Je pense que c’était surtout une période incroyablement créative et productive qui était menée par une poignée de personnes, qui étaient des producteurs qui avaient des labels, et des gens qui maîtrisaient les deux traditions (le MCing et la production musicale), et dont on pouvait tracer l’origine jusqu’aux fondateurs du mouvement : c’était comme un arbre généalogique qui avait engendré des artistes incroyables, qui avaient été inspirés par ceux qui étaient là avant eux.

Pendant longtemps, l’argent n’avait pas vraiment d’importance. Ce qui comptait, c’était de s’amuser et d’être bon dans ce qu’on faisait, de tuer.

Un autre facteur à prendre en compte, c’est l’industrie musicale et la légalité des samples.

Auparavant, on en avait rien à foutre, on pouvait sampler tout ce qu’on voulait sans prendre de précautions. Donc quand le sampling est devenu un problème – ajouté au fait que maintenant, on pouvait vraiment faire de l’argent -, les producteurs et les artistes ont lâché les samples et se sont mis à composer des sons, parce qu’ils voulaient posséder leurs éditions et ne pas se faire attraper s’il ne déclaraient pas leurs samples. Le business s’est donc retrouvé à faire obstacle à la créativité. Et je pense que c’est quelque chose que ne savent pas les gens qui ont une connaissance très superficielle du Hip-hop…

Mais il y a une évolution continue d’une partie des jeunes qui s’intéresse à l’histoire et la culture, en témoigne le fait que quelqu’un comme Joey Bada$$ peut faire des tournées dans tous les USA, débarquer dans n’importe quelle ville et 3 000 kids viendront, c’est ouf ! C’est dingue parce que le public s’est tellement élargi en même temps, c’est le côté positif.

« Land of the Free », le dernier single de Joey Bada$$.

Est-ce que tu avais imaginé, à l’époque, que la culture Hip-hop deviendrait si énorme et internationale ?
Un peu, parce que le Hip-hop a toujours été mondial : la tournée du Fresh Fest Tour, avec RUN DMC, Whodini et tous les autres groupes, était passée en Europe en 1984 et avait tout retourné !

La légendaire venue de RUN-DMC à Paris. (DR)

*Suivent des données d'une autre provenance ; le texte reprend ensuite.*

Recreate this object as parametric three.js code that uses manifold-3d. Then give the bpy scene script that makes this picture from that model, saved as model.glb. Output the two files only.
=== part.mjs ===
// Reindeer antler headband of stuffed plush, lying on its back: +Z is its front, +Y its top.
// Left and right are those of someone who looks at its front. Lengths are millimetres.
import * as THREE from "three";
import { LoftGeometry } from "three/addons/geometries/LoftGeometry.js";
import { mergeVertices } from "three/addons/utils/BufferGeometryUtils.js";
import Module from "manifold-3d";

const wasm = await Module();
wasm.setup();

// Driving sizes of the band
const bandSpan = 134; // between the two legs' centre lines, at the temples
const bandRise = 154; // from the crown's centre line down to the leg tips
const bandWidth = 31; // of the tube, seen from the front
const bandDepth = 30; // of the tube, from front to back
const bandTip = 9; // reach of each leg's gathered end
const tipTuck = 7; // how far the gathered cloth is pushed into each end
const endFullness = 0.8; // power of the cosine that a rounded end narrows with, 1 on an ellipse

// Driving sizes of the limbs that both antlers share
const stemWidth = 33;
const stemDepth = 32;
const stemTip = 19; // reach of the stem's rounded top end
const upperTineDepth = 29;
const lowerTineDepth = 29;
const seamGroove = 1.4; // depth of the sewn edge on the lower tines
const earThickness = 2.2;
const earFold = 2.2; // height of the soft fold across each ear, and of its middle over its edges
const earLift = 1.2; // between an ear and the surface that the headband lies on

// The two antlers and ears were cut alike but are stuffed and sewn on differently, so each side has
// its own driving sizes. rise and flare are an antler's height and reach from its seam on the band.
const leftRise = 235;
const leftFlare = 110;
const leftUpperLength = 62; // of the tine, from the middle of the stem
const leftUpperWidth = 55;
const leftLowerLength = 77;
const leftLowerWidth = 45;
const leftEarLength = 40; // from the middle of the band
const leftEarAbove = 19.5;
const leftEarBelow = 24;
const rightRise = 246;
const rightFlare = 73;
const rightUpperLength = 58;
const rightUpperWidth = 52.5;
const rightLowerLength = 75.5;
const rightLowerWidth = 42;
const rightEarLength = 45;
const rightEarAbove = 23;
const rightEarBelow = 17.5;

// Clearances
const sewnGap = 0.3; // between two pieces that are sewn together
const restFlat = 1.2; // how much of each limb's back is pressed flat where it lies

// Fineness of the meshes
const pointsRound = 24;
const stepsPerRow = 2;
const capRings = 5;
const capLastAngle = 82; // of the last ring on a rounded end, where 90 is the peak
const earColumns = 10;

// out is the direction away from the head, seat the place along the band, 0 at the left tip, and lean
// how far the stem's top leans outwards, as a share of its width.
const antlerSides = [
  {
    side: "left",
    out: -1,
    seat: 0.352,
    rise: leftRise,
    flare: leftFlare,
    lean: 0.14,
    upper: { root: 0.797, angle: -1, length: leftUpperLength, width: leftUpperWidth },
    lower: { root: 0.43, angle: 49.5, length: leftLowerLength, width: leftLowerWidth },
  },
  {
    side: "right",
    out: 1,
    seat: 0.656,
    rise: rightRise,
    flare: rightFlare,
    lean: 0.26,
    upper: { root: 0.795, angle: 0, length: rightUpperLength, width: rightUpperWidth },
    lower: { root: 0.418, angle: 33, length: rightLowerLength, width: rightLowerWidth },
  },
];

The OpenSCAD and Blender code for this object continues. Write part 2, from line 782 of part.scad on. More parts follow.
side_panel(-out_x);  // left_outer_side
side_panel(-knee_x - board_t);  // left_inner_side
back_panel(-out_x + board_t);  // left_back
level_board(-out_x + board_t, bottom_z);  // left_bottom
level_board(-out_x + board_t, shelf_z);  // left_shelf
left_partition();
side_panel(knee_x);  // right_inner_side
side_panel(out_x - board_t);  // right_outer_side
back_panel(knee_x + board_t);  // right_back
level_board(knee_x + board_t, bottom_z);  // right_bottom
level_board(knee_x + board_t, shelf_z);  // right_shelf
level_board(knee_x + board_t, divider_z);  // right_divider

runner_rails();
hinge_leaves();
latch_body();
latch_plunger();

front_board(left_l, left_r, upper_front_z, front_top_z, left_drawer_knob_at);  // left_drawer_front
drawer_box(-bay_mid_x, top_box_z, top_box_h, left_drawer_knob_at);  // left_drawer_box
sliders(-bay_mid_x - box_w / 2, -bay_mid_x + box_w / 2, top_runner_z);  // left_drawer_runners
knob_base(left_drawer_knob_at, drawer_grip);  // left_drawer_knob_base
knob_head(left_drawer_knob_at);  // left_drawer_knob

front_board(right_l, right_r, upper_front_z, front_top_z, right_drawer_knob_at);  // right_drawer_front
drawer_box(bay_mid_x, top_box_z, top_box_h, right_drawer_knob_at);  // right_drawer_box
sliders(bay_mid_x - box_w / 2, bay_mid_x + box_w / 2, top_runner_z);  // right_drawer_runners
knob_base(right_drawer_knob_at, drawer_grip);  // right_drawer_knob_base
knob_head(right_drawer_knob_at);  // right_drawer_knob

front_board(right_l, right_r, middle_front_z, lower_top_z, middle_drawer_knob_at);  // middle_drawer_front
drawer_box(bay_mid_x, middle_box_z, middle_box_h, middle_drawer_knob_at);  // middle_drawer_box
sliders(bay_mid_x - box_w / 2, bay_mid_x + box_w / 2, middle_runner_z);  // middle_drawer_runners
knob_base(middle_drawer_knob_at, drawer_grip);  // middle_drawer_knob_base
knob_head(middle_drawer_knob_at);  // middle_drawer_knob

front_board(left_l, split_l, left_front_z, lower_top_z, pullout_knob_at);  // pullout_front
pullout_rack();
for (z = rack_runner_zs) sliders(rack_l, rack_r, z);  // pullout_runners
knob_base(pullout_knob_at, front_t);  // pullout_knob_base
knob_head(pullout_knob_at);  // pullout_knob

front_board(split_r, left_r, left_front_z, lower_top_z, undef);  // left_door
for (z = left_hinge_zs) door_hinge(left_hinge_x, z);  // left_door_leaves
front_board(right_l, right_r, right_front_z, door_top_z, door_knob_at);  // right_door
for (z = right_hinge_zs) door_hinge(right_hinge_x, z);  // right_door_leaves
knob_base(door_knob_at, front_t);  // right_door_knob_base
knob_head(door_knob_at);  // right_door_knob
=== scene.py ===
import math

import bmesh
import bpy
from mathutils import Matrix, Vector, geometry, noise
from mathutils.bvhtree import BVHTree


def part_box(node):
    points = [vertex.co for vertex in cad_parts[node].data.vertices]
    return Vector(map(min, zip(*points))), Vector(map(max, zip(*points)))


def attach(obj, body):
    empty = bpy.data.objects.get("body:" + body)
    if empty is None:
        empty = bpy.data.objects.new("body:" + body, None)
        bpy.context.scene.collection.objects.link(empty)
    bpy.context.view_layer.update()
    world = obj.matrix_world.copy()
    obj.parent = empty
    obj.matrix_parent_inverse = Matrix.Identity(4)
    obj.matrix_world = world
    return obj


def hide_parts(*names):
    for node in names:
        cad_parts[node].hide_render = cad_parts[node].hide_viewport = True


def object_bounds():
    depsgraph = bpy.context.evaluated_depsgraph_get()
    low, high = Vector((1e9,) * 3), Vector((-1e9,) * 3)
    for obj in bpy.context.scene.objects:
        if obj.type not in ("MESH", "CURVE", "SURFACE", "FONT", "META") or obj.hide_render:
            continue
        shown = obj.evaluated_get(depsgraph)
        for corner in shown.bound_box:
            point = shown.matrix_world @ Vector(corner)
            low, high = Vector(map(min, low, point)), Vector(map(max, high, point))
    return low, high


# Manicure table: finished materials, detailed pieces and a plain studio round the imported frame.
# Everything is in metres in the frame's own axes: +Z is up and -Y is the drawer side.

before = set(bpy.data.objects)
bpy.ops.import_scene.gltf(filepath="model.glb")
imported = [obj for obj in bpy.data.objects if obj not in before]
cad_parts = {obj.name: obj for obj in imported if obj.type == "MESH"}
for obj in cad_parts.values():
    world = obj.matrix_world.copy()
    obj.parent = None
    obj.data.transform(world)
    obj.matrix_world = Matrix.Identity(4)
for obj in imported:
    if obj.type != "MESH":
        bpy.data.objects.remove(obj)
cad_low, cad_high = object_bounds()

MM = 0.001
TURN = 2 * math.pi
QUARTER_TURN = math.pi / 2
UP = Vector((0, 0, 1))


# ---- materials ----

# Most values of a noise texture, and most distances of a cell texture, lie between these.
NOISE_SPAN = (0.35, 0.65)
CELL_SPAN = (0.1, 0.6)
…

C’est vrai, mais à l’époque c’était un public de niche, ce n’était pas la culture dominante.
Oui, peut-être pas au niveau mondial – en Europe c’est sûr – mais partout où le Hip-hop passait, ça déclenchait une étincelle. C’était une culture très contagieuse, le fait qu’elle soit devenue mainstream ne m’a jamais surpris : « Rapper’s Delight » était énorme, c’était un giga-tube. Tout le monde a le morceau. Mais je pense que personne n’aurait pu prédire que cette culture changerait le monde à tellement de niveaux, de la politique à d’autres domaines…

Aussi mauvaises que soient les relations raciales aux États-Unis, je pense que le Hip-hop a transformé l’Amérique, quand on voit l’attitude qu’ont les plus jeunes générations envers les questions de races et de politique, quand on voit leur ouverture, leur créativité et la façon dont ils s’assument.

Quelle est ta définition du Hip-hop ?
Oh mon dieu ! Bonne question. On le reconnaît quand on le voit…

Je trouve justement que votre documentaire, c’est un peu la quintessence du Hip-hop : une forme de bricolage, d’autoproduction, de partage et de rigolade, qui s’est un peu perdue avec le temps. Et qui, elle aussi, revient en ce moment.
Il y avait un élément dans tout ce qu’on faisait, une certaine dose de… C’est presque contradictoire, parce que d’un côté on prenait très au sérieux le fait de bien faire les choses, de passer les bons disques, de soutenir les bons artistes, on y mettait beaucoup d’intégrité ! Et d’un autre côté, on s’assurait de ne jamais se prendre au sérieux et de bien déconner. On était très sérieux, mais on ne faisait pas genre.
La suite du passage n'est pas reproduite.